I found an ad on Craigslist (dread) about a pit/lab mix puppy. When I opened the ad, there was no doubt this pup is either all Vizsla or a V mix. I contacted the Vizsla Club of America's rescue in the area. They were in contact with the current owner (who already called the SPCA=death warrant) and I may be fostering her until a home can be found. She is currently in Morgantown, PA. She is approx. 1yr old and spayed. She is not yet housebroken because the people that had her before left her outside all the time (they should be left outside). If anyone is looking to add a member to the family, please let me know and I will contact the woman I am dealing with at rescue to let her know. I am told she loves to play with the current owner's pit. She just isn't used to being in a house. My heart went out to this poor girl.


----------



## JillandDan (Sep 8, 2010)

Here are pics that he had posted of her. No way she isn't at least part V.


----------



## DougAndKate (Sep 16, 2011)

She reminds me of our Elroy a ton! He's supposedly V/Am Staff, and was dumped out of a car in Philly. Let us know how you make out if you do decide to foster


----------



## finch (Sep 19, 2011)

She looks a lot like our "pibble" V mix, Finch (see my profile pic)... our girl was a rescue from a Georgia litter and I am certain she is part V. She plays with other Vs at the dog park and all their owners agree.
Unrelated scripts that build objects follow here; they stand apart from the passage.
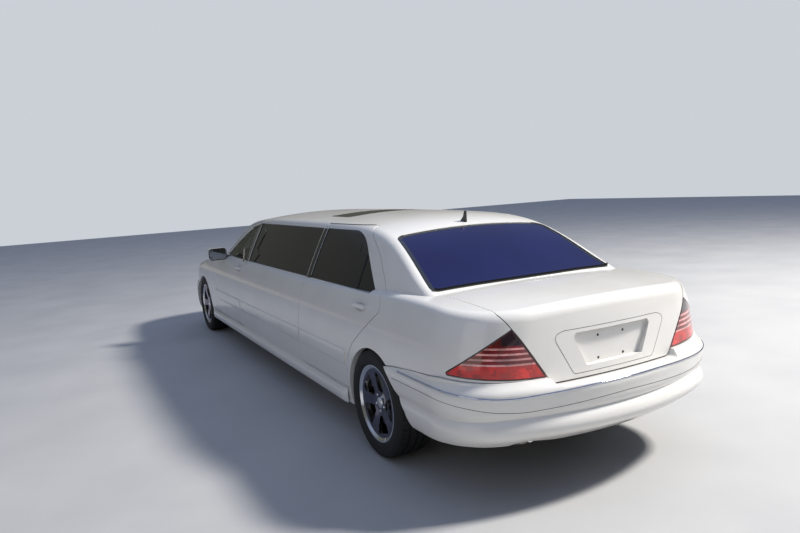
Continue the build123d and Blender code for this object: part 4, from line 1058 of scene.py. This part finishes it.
front_plinth = extruded("seat_plinth", plinth_view, 0.2, 0.008)
bench_plinth = extruded("bench_plinth", bench_plinth_view, 0.64, 0.008)
post_row = [Vector((-0.118, 0, 1.06)), Vector((-0.124, 0, 1.085)), Vector((-0.13, 0, 1.11))]
round_section = [(0.006 * math.cos(math.pi * k / 6), 0.006 * math.sin(math.pi * k / 6)) for k in range(12)]
for side, word in SIDES:
    place = (SEAT_X, side * SEAT_Y, 0)
    for part in ("seat_cushion", "seat_back", "head_rest"):
        seat_piece(f"{part}_{word}", pad_forms[part], place, 1, "front_seats")
    seat_piece(f"seat_plinth_{word}", front_plinth, place, 1, "front_seats", padded=False)
    for i, offset in enumerate((-0.06, 0.06)):
        row = [point + Vector((SEAT_X, side * SEAT_Y + offset, 0)) for point in post_row]
        strip_piece(f"head_rest_post_{word}_{i}", row, [Vector((1, 0, 0.2))] * 3, round_section, "chrome", "body",
                    "seat_leather")
for word, x, facing in (("rear", BENCH_X, 1), ("middle", MIDDLE_X, -1)):
    for part in ("bench_cushion", "bench_back"):
        seat_piece(f"{word}_{part}", pad_forms[part], (x, 0, 0), facing, "rear_seats")
    seat_piece(f"{word}_bench_plinth", bench_plinth, (x, 0, 0), facing, "rear_seats", padded=False)


# Floor, world and lights

LIGHT_AIM = (0, 0, 0.6)


def studio():
    bpy.ops.mesh.primitive_plane_add(size=60, location=(0, 0, 0))
    floor = bpy.context.object
    floor.name = "studio_floor"
    floor.data.materials.append(surface(
        "pale_floor", (0.42, 0.42, 0.42), (0.47, 0.468, 0.462), (0.7, 0.85), 0.0, 1.2, 60.0, 0.4))
    world = bpy.data.worlds.new("studio")
    bpy.context.scene.world = world
    world.use_nodes = True
    tree = world.node_tree
    back = tree.nodes["Background"]
    upward = node(tree, "ShaderNodeTexCoord").outputs["Generated"]
    split = node(tree, "ShaderNodeSeparateXYZ", [("Vector", upward)])
    sky = ramp(tree, mapped(tree, split.outputs["Z"], -0.2, 1.0), [
        (0.0, (0.42, 0.39, 0.35)), (0.165, (0.42, 0.39, 0.35)), (0.18, (0.1, 0.102, 0.09)),
        (0.4, (0.12, 0.124, 0.112)), (0.52, (0.2, 0.24, 0.34)), (1.0, (0.34, 0.42, 0.62))])
    seen = node(tree, "ShaderNodeLightPath").outputs["Is Camera Ray"]
    shown = node(tree, "ShaderNodeMix", [("Factor", seen), ("A", sky)], [("B", (0.6, 0.63, 0.68, 1))],
                 data_type="RGBA")
    tree.links.new(shown.outputs["Result"], back.inputs["Color"])
    back.inputs["Strength"].default_value = 1.0
    lights = [
        ("key", (-6.5, -8.8, 11.0), 1.8, 3600, (1.0, 0.965, 0.91)),
        ("fill", (-7.0, 9.0, 3.0), 6.0, 70, (1.0, 0.95, 0.87)),
    ]
    for name, place, size, power, colour in lights:
        data = bpy.data.lights.new(name, "AREA")
        data.size = size
        data.energy = power
        data.color = colour
        light = bpy.data.objects.new(name, data)
        light.location = place
        light.rotation_euler = (Vector(LIGHT_AIM) - Vector(place)).to_track_quat("-Z", "Y").to_euler()
        bpy.context.scene.collection.objects.link(light)


place_camera()
studio()
bpy.context.scene.view_settings.view_transform = "Standard"
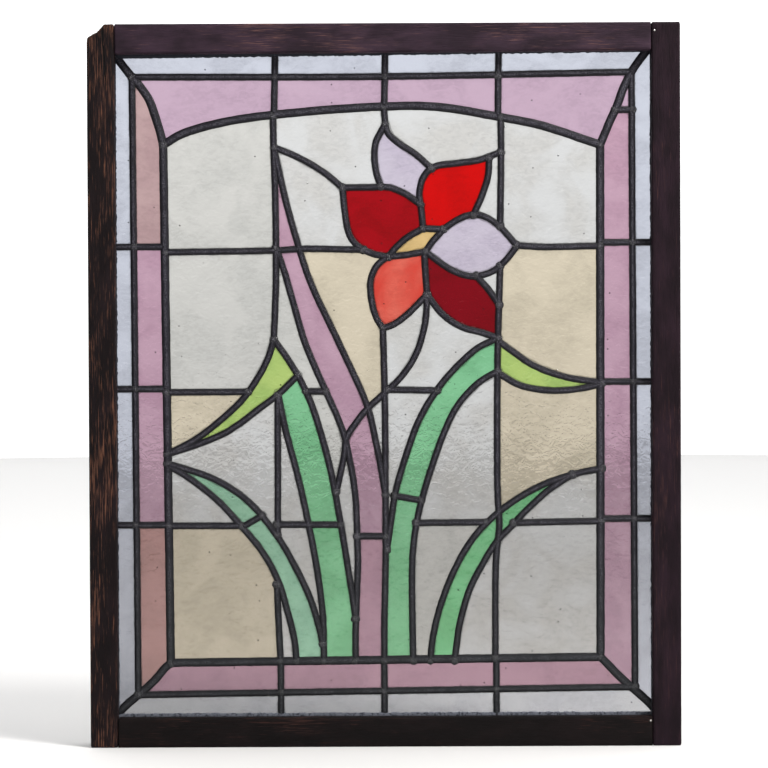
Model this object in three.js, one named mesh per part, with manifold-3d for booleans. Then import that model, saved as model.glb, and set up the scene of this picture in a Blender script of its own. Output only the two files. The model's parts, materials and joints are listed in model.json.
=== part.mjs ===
import * as THREE from "three";
import { ConvexGeometry } from "three/addons/geometries/ConvexGeometry.js";
import { mergeVertices } from "three/addons/utils/BufferGeometryUtils.js";
import Module from "manifold-3d";

// A leaded light with a flower in it, in its wooden frame.
// Millimetres. +X is to the right as the front is seen, the front looks along -Y, +Z is up.
// The origin is on the underside of the frame, at the middle of its width and thickness.

const wasm = await Module();
wasm.setup();

// Wooden frame
const FRAME_WIDTH = 560;
const FRAME_HEIGHT = 684;
const FRAME_THICKNESS = 34;
const LEFT_STILE_WIDTH = 26;
const RIGHT_STILE_WIDTH = 27.3;
const BOTTOM_RAIL_WIDTH = 28;
const TOP_RAIL_LEFT_WIDTH = 28.2;
const TOP_RAIL_RIGHT_WIDTH = 26.6;
const FRONT_REVEAL = 12;
const REBATE_WIDTH = 9;

// Stub tenons at the ends of the rails
const TENON_LENGTH = 12;
const TENON_HEIGHT = 10;
const TENON_THICKNESS = 12;
const TENON_FROM_EDGE = 6;

// The corner broken off the left stile, and the middle of the break as shares of it
const CHIP_ALONG_TOP = 16.6;
const CHIP_DOWN_SIDE = 12.8;
const CHIP_MIDDLE = [0.57, 0.56];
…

Good for you for taking her in until she finds a home... I started out just fostering Finch when she was a puppy, but I fell in love with her and couldn't give her up, so watch out!


----------



## Keneomac (Oct 12, 2010)

Be careful!  We fostered a V and she became a permanent part of our family! Once we worked through her fear of men (she was beaten by a guy so badly she had a broken back leg) she has become a wonderful V! I really think once you have two Vs you will never understand why you didn't have two in the first place.

I hope it all works out!


----------